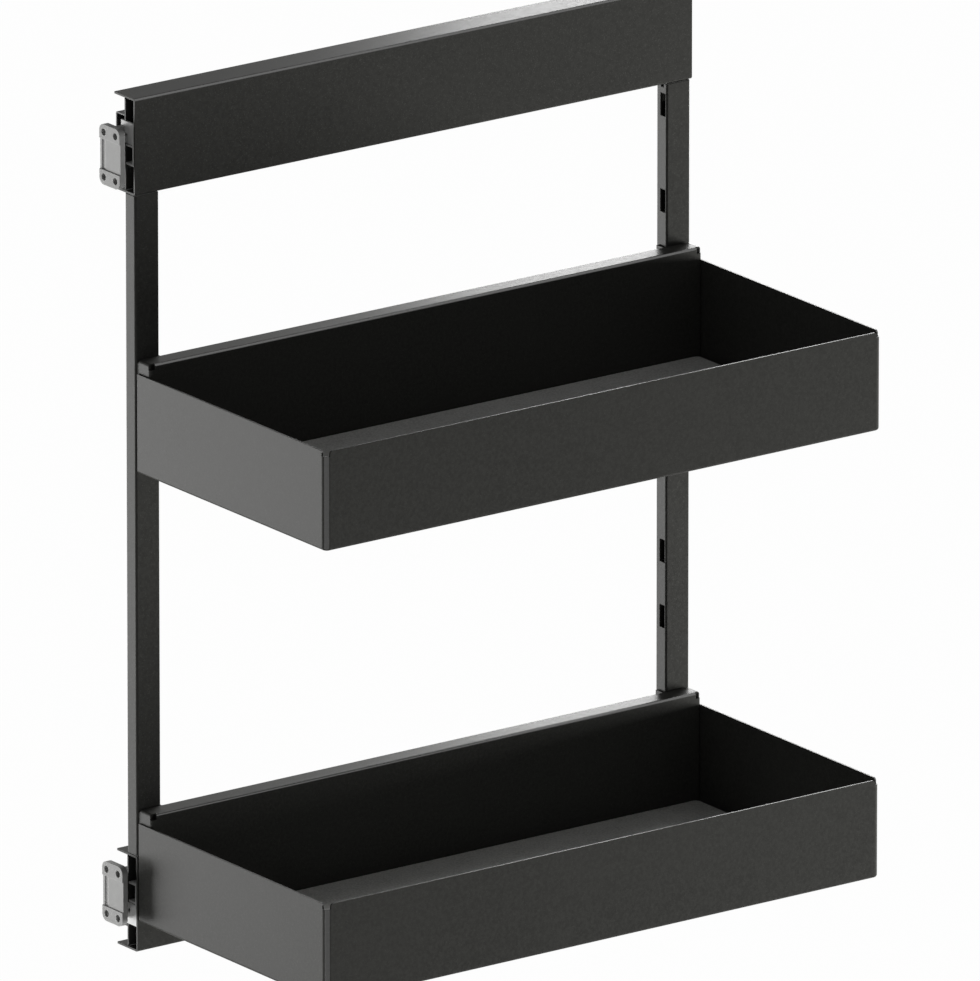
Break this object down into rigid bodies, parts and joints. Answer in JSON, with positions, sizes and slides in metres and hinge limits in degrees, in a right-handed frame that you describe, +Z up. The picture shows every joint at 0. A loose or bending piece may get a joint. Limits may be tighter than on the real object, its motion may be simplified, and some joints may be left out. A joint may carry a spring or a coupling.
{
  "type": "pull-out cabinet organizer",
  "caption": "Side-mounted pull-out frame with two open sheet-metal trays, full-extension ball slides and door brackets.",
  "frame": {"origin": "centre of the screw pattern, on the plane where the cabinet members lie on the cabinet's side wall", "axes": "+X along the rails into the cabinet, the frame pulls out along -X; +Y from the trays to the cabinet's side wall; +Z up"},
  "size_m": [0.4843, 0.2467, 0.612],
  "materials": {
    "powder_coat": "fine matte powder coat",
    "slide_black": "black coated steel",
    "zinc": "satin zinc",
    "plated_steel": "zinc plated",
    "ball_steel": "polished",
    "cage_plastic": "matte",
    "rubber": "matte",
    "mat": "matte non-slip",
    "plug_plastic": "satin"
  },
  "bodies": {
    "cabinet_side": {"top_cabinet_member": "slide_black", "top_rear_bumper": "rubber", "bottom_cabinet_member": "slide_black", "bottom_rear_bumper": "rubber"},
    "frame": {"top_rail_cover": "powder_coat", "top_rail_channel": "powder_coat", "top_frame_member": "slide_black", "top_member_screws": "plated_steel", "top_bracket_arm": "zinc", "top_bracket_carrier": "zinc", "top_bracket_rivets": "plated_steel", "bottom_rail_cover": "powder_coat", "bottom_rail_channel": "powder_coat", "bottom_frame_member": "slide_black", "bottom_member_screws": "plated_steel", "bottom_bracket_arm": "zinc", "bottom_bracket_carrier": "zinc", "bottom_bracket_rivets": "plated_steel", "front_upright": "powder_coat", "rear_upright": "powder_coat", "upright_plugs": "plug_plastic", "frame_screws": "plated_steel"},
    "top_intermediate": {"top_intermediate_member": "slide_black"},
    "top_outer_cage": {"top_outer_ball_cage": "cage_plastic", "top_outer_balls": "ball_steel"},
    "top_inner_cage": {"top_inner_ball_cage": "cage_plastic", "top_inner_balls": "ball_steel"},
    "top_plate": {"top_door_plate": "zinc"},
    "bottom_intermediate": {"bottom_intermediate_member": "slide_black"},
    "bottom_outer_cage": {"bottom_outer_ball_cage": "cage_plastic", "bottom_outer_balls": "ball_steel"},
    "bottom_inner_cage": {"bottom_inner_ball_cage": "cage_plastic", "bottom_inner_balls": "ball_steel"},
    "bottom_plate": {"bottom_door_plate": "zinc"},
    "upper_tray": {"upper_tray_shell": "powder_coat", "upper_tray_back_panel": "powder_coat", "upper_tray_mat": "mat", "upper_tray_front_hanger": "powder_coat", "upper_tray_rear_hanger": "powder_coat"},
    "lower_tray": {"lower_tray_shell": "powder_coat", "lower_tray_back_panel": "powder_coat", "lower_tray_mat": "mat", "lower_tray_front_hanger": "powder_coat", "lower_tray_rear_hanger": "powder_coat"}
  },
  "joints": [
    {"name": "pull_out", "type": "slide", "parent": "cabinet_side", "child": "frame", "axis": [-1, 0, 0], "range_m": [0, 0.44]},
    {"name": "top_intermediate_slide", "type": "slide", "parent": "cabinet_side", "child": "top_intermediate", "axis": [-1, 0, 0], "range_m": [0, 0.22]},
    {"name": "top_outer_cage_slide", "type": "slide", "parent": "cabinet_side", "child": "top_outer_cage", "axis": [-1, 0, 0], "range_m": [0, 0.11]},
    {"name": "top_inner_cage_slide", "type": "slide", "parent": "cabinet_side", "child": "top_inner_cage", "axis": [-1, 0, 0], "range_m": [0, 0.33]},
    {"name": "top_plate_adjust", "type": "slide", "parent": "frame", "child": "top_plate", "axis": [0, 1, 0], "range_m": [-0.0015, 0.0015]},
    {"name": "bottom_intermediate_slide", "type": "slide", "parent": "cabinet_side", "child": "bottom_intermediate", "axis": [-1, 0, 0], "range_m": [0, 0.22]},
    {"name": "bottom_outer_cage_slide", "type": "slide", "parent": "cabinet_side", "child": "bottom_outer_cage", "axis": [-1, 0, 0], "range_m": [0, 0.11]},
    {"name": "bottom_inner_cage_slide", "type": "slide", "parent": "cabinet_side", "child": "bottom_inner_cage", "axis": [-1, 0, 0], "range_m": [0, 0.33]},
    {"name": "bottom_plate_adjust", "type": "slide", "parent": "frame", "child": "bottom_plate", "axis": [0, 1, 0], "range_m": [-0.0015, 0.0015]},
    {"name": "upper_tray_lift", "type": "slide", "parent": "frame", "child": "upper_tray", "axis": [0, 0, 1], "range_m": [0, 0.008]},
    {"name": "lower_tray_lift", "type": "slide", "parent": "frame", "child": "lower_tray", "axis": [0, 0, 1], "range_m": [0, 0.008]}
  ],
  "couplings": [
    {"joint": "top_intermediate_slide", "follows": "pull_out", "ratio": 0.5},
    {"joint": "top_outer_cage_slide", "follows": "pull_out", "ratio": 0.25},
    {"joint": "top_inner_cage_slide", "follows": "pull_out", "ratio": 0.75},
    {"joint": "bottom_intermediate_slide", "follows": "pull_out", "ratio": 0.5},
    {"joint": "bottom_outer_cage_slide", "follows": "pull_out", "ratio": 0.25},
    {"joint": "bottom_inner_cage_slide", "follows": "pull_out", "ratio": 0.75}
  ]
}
==
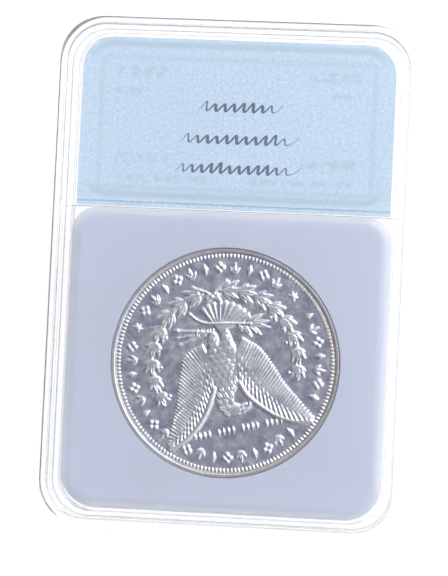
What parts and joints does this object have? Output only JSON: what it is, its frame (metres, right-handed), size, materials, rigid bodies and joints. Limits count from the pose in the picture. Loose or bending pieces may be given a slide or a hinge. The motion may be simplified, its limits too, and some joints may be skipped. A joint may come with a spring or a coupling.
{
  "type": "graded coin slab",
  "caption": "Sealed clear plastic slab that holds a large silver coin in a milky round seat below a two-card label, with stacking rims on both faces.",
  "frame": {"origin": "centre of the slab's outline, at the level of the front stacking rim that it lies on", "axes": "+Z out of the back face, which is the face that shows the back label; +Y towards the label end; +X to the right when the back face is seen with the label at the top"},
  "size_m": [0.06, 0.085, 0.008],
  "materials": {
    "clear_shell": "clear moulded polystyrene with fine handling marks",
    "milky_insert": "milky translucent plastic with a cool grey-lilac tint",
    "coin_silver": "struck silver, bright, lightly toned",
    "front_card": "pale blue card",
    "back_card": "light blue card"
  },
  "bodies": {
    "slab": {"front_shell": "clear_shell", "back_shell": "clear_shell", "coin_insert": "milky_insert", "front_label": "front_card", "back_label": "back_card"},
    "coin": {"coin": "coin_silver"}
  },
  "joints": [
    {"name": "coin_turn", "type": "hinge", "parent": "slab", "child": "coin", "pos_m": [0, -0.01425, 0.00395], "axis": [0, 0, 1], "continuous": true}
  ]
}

The problem: Only lines with the word "shows" should be collected from the material.

Exercise result:
Break this object down into rigid bodies, parts and joints. Answer in JSON, with positions, sizes and slides in metres and hinge limits in degrees, in a right-handed frame that you describe, +Z up. The picture shows every joint at 0. A loose or bending piece may get a joint. Limits may be tighter than on the real object, its motion may be simplified, and some joints may be left out. A joint may carry a spring or a coupling.
  "frame": {"origin": "centre of the slab's outline, at the level of the front stacking rim that it lies on", "axes": "+Z out of the back face, which is the face that shows the back label; +Y towards the label end; +X to the right when the back face is seen with the label at the top"},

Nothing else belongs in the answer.